DATA PROVIDED →
┌────────

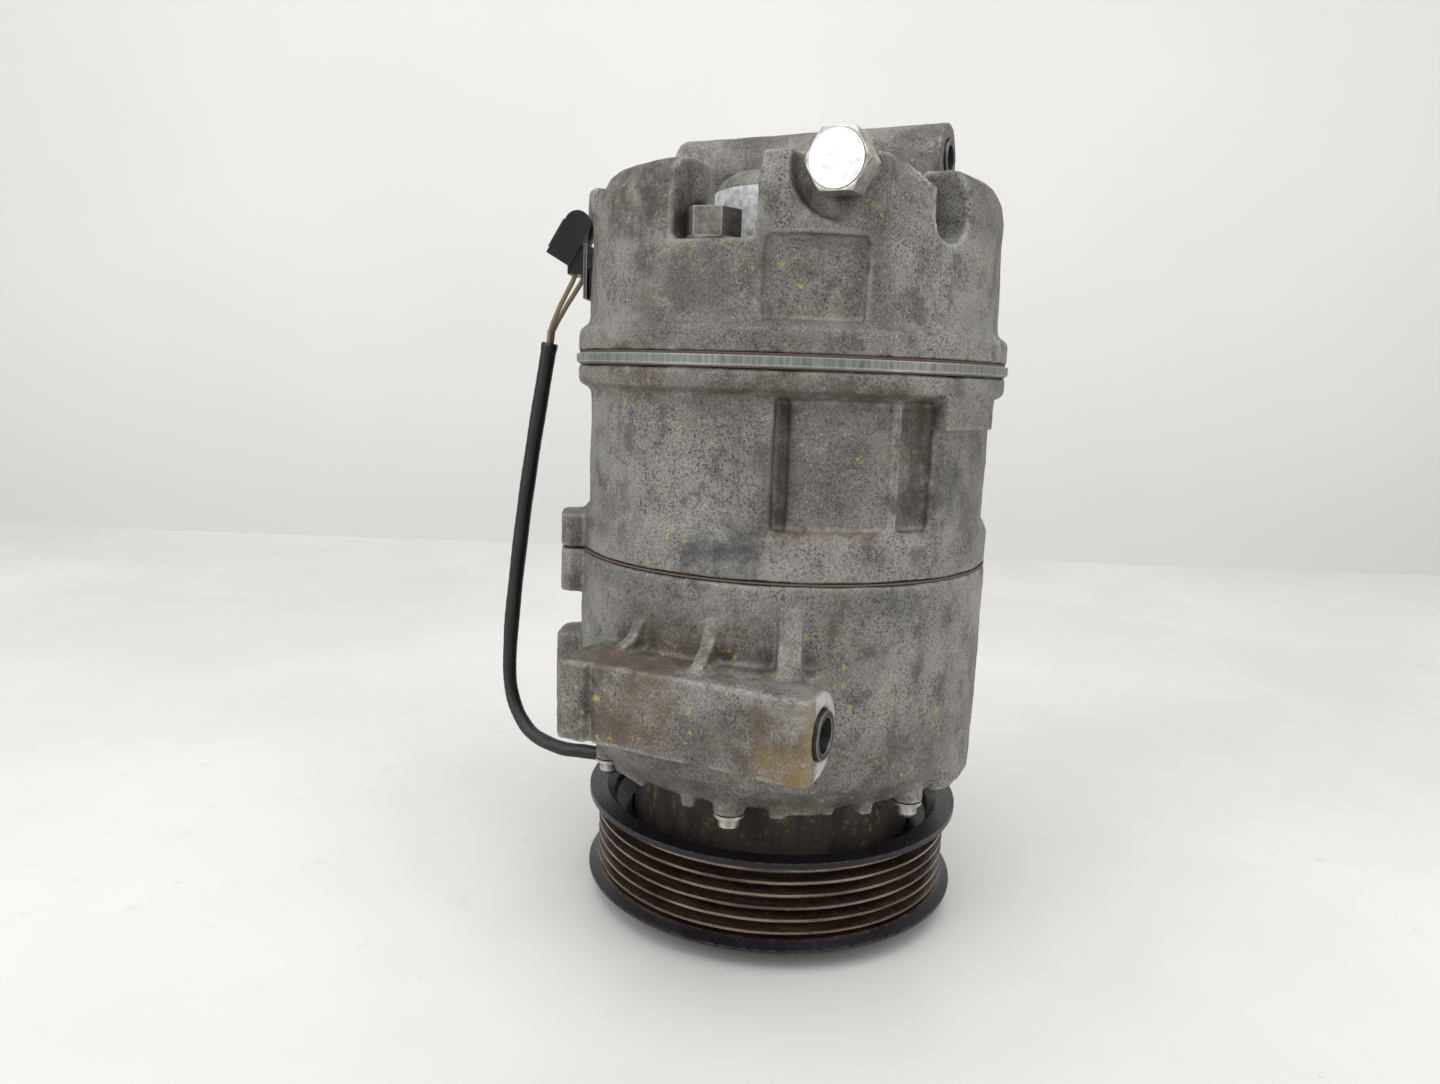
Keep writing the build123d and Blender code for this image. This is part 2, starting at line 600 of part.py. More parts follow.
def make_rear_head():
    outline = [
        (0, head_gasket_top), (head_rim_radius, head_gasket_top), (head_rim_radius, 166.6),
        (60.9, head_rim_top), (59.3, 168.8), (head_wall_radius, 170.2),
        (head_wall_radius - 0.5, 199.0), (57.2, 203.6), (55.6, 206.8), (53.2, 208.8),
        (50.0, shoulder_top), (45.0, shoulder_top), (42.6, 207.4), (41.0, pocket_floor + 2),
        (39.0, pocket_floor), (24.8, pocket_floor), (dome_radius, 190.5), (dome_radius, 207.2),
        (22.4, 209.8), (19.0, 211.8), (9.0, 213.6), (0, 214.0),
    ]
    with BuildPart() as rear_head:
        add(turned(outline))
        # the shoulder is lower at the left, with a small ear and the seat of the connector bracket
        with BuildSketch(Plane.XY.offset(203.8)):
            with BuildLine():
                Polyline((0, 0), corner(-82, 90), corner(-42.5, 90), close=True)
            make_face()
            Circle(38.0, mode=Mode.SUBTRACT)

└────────

WHAT YOU SHOULD DO → Take the lines above and print them exactly.

FULL RESPONSE →
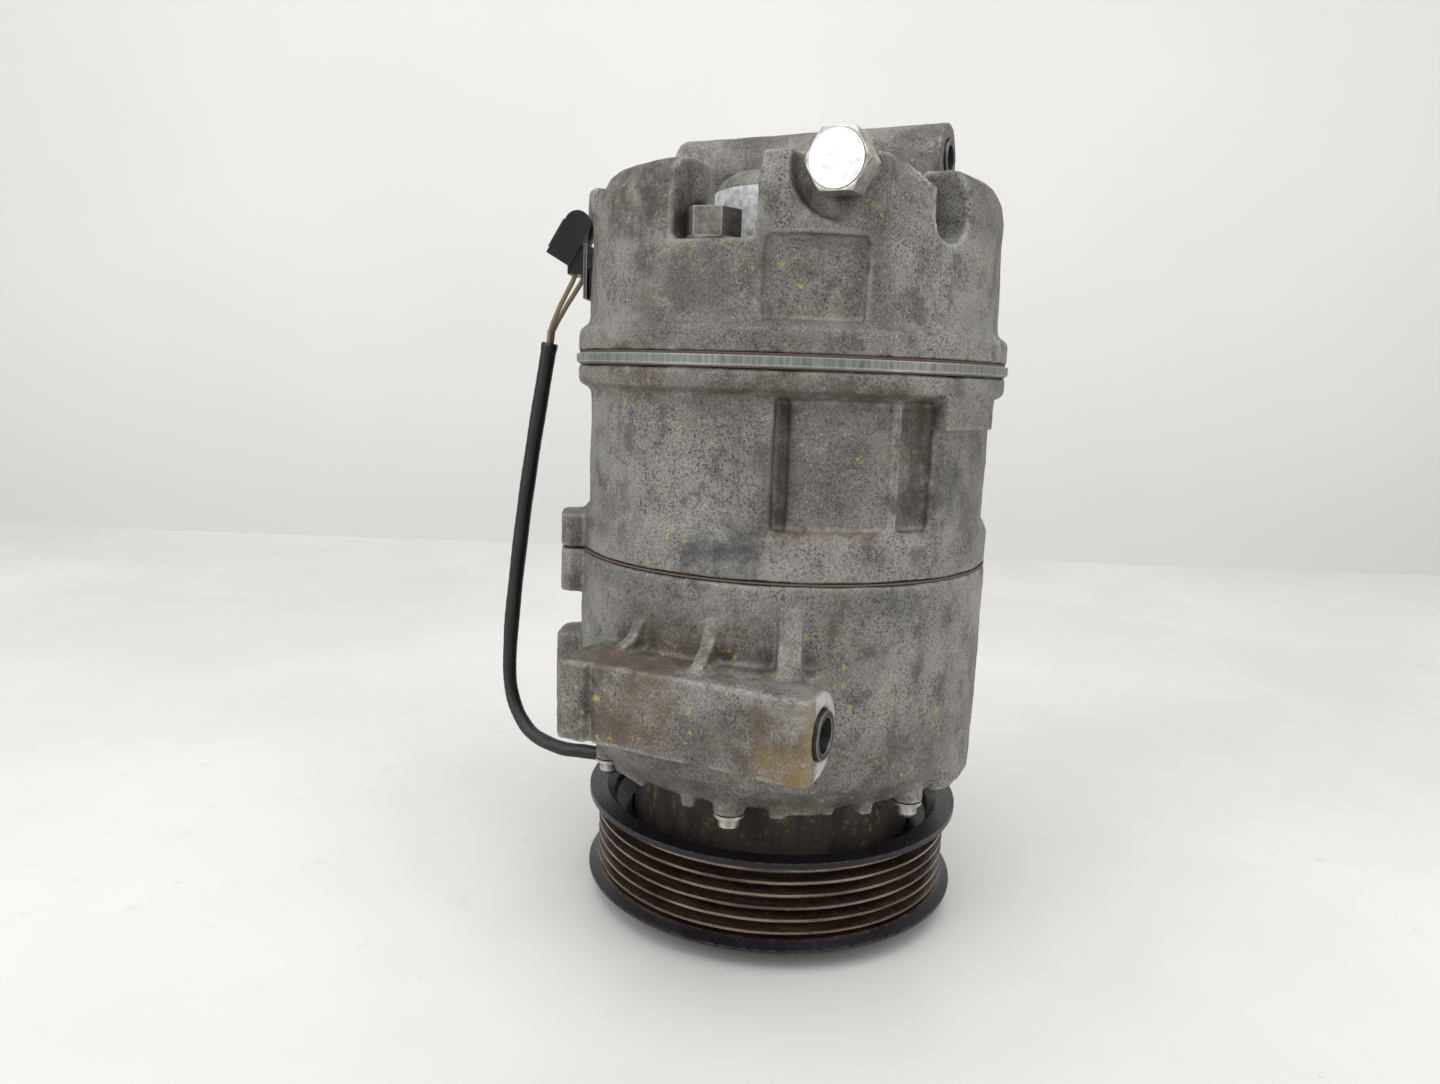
Keep writing the build123d and Blender code for this image. This is part 2, starting at line 600 of part.py. More parts follow.
def make_rear_head():
    outline = [
        (0, head_gasket_top), (head_rim_radius, head_gasket_top), (head_rim_radius, 166.6),
        (60.9, head_rim_top), (59.3, 168.8), (head_wall_radius, 170.2),
        (head_wall_radius - 0.5, 199.0), (57.2, 203.6), (55.6, 206.8), (53.2, 208.8),
        (50.0, shoulder_top), (45.0, shoulder_top), (42.6, 207.4), (41.0, pocket_floor + 2),
        (39.0, pocket_floor), (24.8, pocket_floor), (dome_radius, 190.5), (dome_radius, 207.2),
        (22.4, 209.8), (19.0, 211.8), (9.0, 213.6), (0, 214.0),
    ]
    with BuildPart() as rear_head:
        add(turned(outline))
        # the shoulder is lower at the left, with a small ear and the seat of the connector bracket
        with BuildSketch(Plane.XY.offset(203.8)):
            with BuildLine():
                Polyline((0, 0), corner(-82, 90), corner(-42.5, 90), close=True)
            make_face()
            Circle(38.0, mode=Mode.SUBTRACT)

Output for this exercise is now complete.